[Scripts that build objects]
___

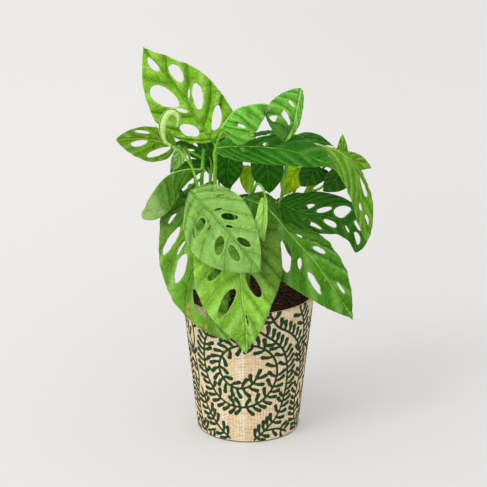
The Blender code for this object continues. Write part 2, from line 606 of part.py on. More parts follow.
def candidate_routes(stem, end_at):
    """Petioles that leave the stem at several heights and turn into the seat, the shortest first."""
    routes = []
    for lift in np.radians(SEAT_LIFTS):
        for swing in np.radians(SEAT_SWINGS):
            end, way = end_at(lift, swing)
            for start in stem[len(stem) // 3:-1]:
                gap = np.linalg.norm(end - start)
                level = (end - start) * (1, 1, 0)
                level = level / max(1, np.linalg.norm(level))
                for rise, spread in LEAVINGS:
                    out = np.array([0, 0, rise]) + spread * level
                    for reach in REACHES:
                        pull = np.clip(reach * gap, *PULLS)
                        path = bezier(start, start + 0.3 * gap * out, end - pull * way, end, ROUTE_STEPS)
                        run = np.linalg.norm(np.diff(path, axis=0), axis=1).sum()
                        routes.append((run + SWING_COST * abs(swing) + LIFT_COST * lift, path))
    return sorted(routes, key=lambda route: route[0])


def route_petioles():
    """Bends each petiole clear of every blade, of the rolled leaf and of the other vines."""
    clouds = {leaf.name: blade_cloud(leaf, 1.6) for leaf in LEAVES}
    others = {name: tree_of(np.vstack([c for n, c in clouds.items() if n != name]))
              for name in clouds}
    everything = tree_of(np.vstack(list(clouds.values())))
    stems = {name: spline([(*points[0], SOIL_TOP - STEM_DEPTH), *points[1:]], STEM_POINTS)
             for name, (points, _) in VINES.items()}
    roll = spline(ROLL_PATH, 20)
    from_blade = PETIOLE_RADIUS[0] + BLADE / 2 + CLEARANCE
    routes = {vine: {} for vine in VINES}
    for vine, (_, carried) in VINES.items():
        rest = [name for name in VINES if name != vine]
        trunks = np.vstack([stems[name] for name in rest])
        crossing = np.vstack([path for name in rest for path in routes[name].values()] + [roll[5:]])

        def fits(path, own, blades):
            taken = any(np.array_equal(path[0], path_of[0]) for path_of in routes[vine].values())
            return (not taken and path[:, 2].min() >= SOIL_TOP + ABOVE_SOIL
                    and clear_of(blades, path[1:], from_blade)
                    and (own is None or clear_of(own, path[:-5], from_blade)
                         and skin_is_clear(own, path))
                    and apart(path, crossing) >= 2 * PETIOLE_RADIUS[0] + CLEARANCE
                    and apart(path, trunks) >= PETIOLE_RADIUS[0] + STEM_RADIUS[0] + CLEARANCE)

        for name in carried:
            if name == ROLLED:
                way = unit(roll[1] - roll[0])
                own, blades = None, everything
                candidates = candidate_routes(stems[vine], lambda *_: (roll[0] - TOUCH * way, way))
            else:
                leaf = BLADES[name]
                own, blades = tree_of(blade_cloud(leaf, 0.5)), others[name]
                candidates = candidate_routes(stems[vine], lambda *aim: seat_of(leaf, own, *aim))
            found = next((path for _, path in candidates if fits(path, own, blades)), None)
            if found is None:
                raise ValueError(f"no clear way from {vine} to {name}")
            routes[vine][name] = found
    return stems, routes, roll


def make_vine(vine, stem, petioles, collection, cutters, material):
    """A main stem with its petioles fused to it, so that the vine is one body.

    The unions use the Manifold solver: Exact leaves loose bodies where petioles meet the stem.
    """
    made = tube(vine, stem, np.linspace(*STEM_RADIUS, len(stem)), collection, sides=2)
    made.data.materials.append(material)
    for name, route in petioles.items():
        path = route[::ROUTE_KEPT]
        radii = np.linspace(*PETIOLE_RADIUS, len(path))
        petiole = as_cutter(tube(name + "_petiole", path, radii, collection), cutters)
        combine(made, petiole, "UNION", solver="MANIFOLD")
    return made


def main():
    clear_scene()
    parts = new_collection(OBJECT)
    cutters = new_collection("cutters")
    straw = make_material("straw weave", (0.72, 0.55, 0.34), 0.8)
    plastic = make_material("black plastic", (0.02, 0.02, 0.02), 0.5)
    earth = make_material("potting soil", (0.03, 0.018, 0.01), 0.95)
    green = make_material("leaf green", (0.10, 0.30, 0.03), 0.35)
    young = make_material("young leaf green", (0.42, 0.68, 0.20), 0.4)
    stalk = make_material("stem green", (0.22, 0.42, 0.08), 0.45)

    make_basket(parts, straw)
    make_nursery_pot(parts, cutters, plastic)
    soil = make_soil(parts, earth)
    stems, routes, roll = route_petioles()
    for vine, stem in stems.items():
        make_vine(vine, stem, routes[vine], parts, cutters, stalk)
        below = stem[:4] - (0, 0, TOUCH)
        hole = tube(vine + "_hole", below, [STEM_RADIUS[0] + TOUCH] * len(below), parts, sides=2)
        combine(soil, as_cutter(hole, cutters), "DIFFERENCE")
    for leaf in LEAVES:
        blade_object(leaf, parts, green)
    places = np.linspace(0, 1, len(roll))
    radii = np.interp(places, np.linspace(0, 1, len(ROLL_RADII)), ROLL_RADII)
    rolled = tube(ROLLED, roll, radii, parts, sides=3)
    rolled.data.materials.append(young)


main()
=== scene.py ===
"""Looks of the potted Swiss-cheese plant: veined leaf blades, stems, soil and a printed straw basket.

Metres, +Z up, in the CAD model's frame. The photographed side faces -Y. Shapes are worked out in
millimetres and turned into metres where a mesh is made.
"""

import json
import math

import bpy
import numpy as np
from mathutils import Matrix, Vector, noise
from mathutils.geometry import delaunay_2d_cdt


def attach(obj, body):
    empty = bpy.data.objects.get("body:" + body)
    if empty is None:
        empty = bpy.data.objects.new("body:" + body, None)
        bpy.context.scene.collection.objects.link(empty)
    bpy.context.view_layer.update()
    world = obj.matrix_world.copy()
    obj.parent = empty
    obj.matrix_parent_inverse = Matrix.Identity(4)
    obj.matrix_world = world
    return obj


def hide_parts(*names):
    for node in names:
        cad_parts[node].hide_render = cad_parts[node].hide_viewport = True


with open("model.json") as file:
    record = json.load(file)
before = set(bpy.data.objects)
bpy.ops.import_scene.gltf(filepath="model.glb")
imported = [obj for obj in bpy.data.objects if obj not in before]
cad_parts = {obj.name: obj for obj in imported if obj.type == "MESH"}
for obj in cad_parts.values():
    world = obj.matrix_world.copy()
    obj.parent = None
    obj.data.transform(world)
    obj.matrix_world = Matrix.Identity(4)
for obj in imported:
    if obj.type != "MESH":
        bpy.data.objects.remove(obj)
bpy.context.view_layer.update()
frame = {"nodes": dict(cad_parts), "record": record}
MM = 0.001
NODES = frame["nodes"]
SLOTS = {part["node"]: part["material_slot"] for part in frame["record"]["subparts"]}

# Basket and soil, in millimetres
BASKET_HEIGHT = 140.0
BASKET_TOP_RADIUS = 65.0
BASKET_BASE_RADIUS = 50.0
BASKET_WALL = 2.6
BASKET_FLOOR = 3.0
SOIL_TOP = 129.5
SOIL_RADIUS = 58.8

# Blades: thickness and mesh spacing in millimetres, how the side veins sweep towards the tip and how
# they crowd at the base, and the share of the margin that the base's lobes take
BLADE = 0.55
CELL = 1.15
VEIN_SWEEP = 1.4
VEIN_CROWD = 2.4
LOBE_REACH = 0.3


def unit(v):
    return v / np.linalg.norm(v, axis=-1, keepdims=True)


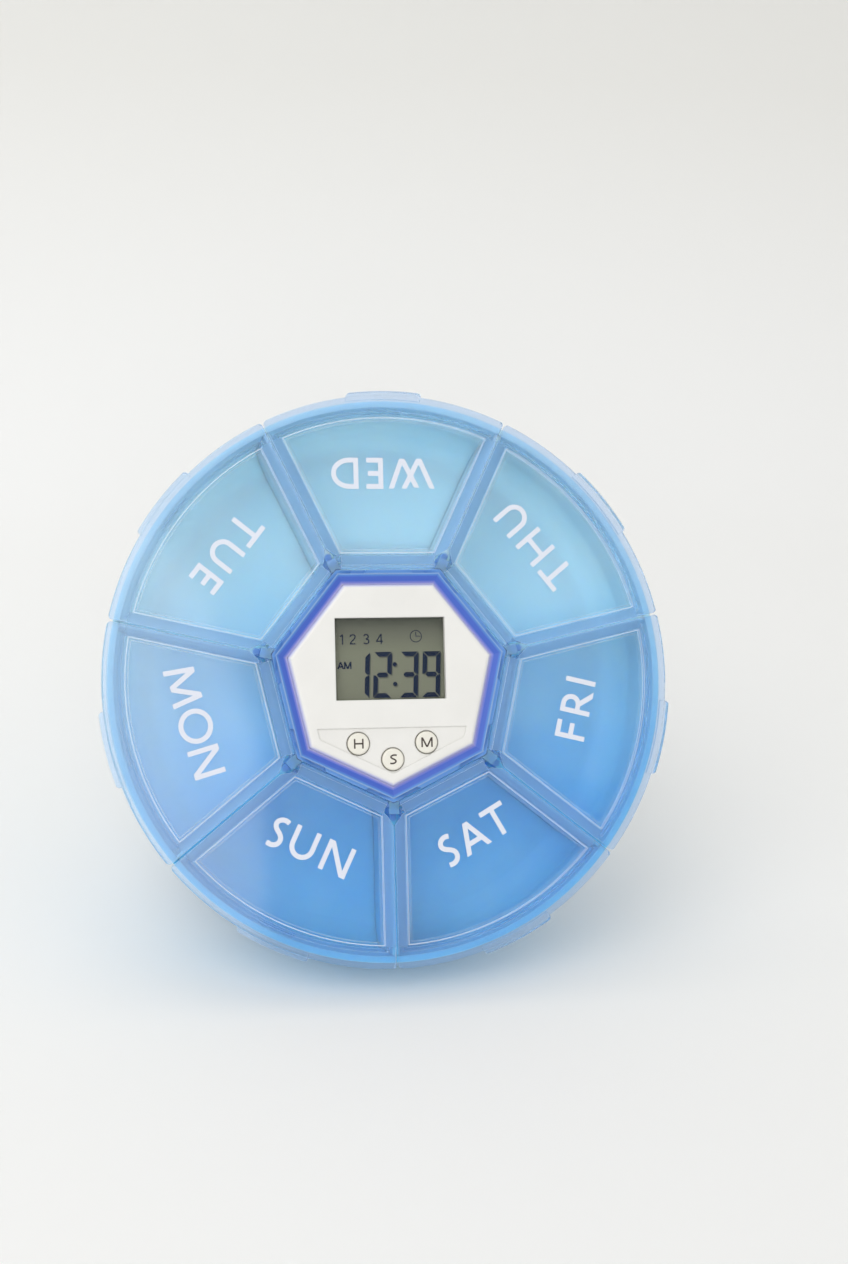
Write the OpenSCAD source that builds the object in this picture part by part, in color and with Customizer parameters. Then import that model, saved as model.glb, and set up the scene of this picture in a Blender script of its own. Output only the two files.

___

#### Goal:
Above are records; repeat only the lines starting at the line with "make_basket(parts, straw)" and ending at the line with "obj.parent = empty", exactly as they appear, both included.

#### Complete answer:
    make_basket(parts, straw)
    make_nursery_pot(parts, cutters, plastic)
    soil = make_soil(parts, earth)
    stems, routes, roll = route_petioles()
    for vine, stem in stems.items():
        make_vine(vine, stem, routes[vine], parts, cutters, stalk)
        below = stem[:4] - (0, 0, TOUCH)
        hole = tube(vine + "_hole", below, [STEM_RADIUS[0] + TOUCH] * len(below), parts, sides=2)
        combine(soil, as_cutter(hole, cutters), "DIFFERENCE")
    for leaf in LEAVES:
        blade_object(leaf, parts, green)
    places = np.linspace(0, 1, len(roll))
    radii = np.interp(places, np.linspace(0, 1, len(ROLL_RADII)), ROLL_RADII)
    rolled = tube(ROLLED, roll, radii, parts, sides=3)
    rolled.data.materials.append(young)


main()
=== scene.py ===
"""Looks of the potted Swiss-cheese plant: veined leaf blades, stems, soil and a printed straw basket.

Metres, +Z up, in the CAD model's frame. The photographed side faces -Y. Shapes are worked out in
millimetres and turned into metres where a mesh is made.
"""

import json
import math

import bpy
import numpy as np
from mathutils import Matrix, Vector, noise
from mathutils.geometry import delaunay_2d_cdt


def attach(obj, body):
    empty = bpy.data.objects.get("body:" + body)
    if empty is None:
        empty = bpy.data.objects.new("body:" + body, None)
        bpy.context.scene.collection.objects.link(empty)
    bpy.context.view_layer.update()
    world = obj.matrix_world.copy()
    obj.parent = empty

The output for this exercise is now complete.